Looking at all this union/non union debate. I have to say that i think a lot of it boils down to location. For example, in oregon, if you lived in portland, it would be a bad decision to work for an open shop. You can stay working fairly steady in the union and make way more money with benefits on top of it. On the other hand if you lived in an area with really poor union market share, you would probably be dumb to go union.


----------



## brian john (Mar 11, 2007)

Jimmy, in my area I cannot tell you exactly what percentage of work the union has, I have been told about 30% commercial but no hard facts to back that up.

Now I wanted to go union but could not get into the locked boys club (I was told I was not cut out to be an electrician and should look at other trades), what were my options?
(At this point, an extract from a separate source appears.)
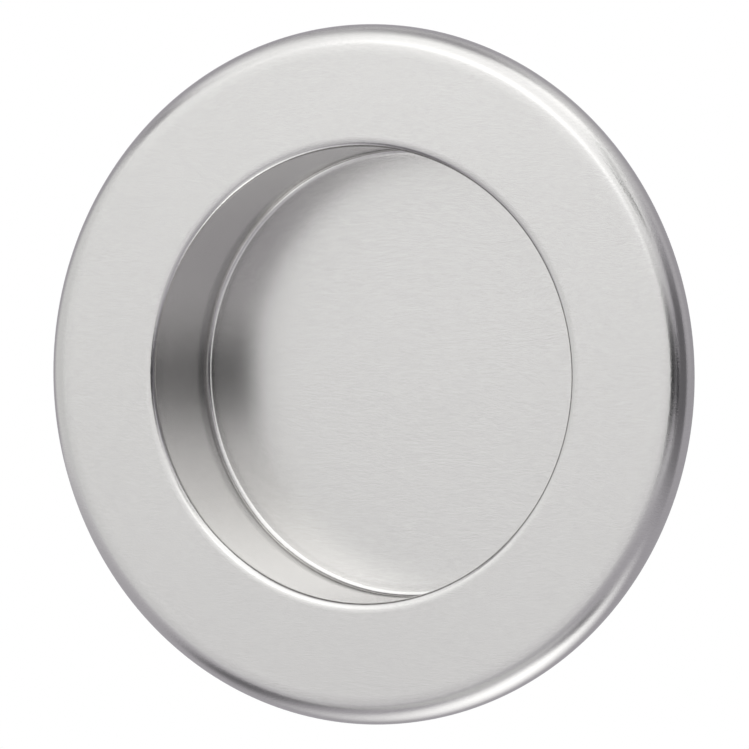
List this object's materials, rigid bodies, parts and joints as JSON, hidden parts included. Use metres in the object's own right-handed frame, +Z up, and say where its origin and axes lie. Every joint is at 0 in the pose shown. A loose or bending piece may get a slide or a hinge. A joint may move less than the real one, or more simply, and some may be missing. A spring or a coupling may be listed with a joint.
{
  "type": "pocket door pull",
  "caption": "Round recessed pull for a sliding pocket door, a satin metal cup with a flat flange and a rounded turned rim, let into a round hole in the door.",
  "frame": {"origin": "on the pull's axis in the plane of the door's surface, which the turned rim meets", "axes": "+Z up the door, -Y out of the door towards the user, +Y along the pull's axis into the door"},
  "size_m": [0.065, 0.0121, 0.065],
  "materials": {
    "satin_steel": "fine blasted satin, slightly brighter where the sheet is bent"
  },
  "bodies": {
    "root": {"pull_shell": "satin_steel"}
  },
  "joints": []
}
Hang drywall..I thiink not. I worked open shop.


----------



## Southeast Power (Jan 18, 2009)

No matter how good you are, location does matter:

As a bagpiper, I play many gigs. Recently I was asked by a funeral director to play at a grave-side service for a homeless man. He had no family or friends, so the service was to be at a pauper’s cemetery in the Ohio back-country.
As I was not familiar with the backwoods, I got lost; and being a typical male I didn’t stop for directions. I finally arrived an hour late and saw the funeral guy had evidently gone and the hearse was nowhere in sight.
There were only the diggers and crew left and they were eating lunch. I felt badly and apologized to the men for being late. I went to the side of the grave and looked down and the vault lid was already in place. I didn’t know what else to do, so I started to play.
The workers put down their lunches and began to gather around.. I played out my heart and soul for this man with no family and friends. I played like I’ve never played before for this homeless man.
And as I played ‘Amazing Grace,’ the workers began to weep. They wept, I wept, we all wept together. When I finished I packed up my bagpipes and started for my car. Though my head hung low, my heart was full. 
As I opened the door to my car, I heard one of the workers say "Sweet Mother of Jesus, I never seen nothin’ like that before and I’ve been putting in septic tanks for over twenty years."


----------



## Loose Neutral (Jun 3, 2009)

You nailed it. Go below Brian's local 26 and good luck. Come up and you got a shot.


----------